The charity Ride High, based in Milton Keynes, has unveiled three new training and wellbeing programmes focusing in leadership and team dynamics, community social responsibility and wellbeing and engagement.
The programmes aim to help businesses and employees improve leadership skills, get teams working together, increase employee engagement and wellbeing, and offer opportunities for important CSR projects at the centre, set in 37 acres of countryside at Loughton. 
Ride High works to improve the lives of Milton Keynes’ most disadvantaged children by providing the opportunity to learn to ride and look after horses and ponies.
Equine assisted learning has been proven over 16 years, with the programmes exploring team dynamics, aiming to increase self-awareness and to understand the power and impact of non-verbal communication. 
Persuading a horse to follow someone with no rope or rein provides powerful insights into different communication methods and styles, insight which can be taken back into the working environment, says Ride High chief executive Rachel Medill. 
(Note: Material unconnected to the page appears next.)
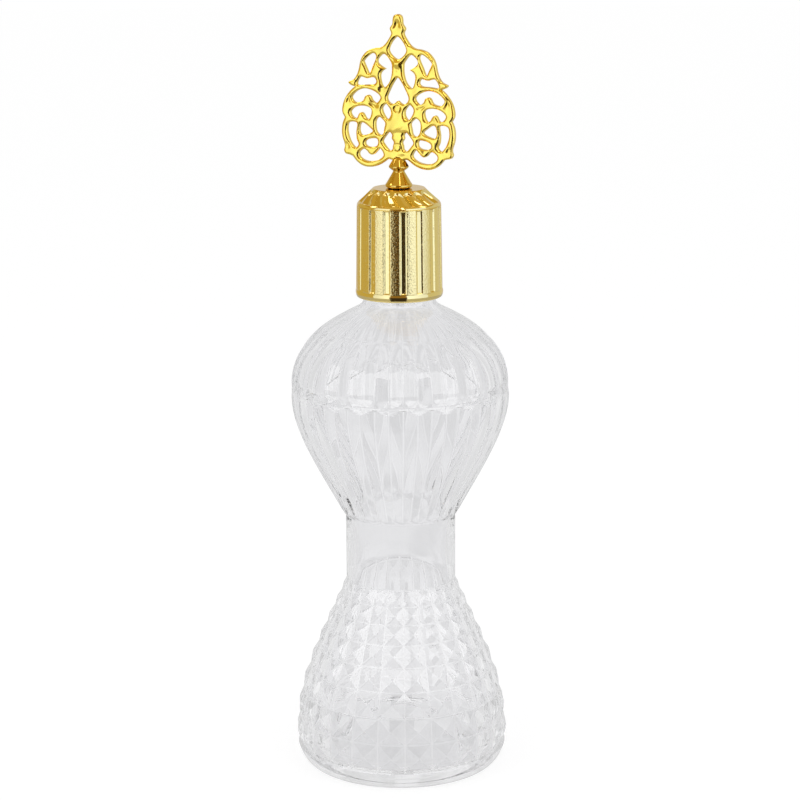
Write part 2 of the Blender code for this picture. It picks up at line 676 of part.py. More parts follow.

 “Horses are highly sensitive, intuitive creatures,” adds Ride High Training Centre managing director Joanna Fay. “They provide immediate, unique and compelling insights into the ways we behave and how this affects others.”
The courses are tailor-made for each business, combining practical learning with horses alongside lecture room workshops  resulting in action plans for delegates to take back into their business.
Bankie Williams, Chairman of the Black Country Chamber of Commerce, was one of the first to try the new programmes. He said: 

“The interaction of horse and business leader was a real eye opener, creating insights and some profound challenges to conventional wisdoms and paradigms about the nature, art and science of leadership."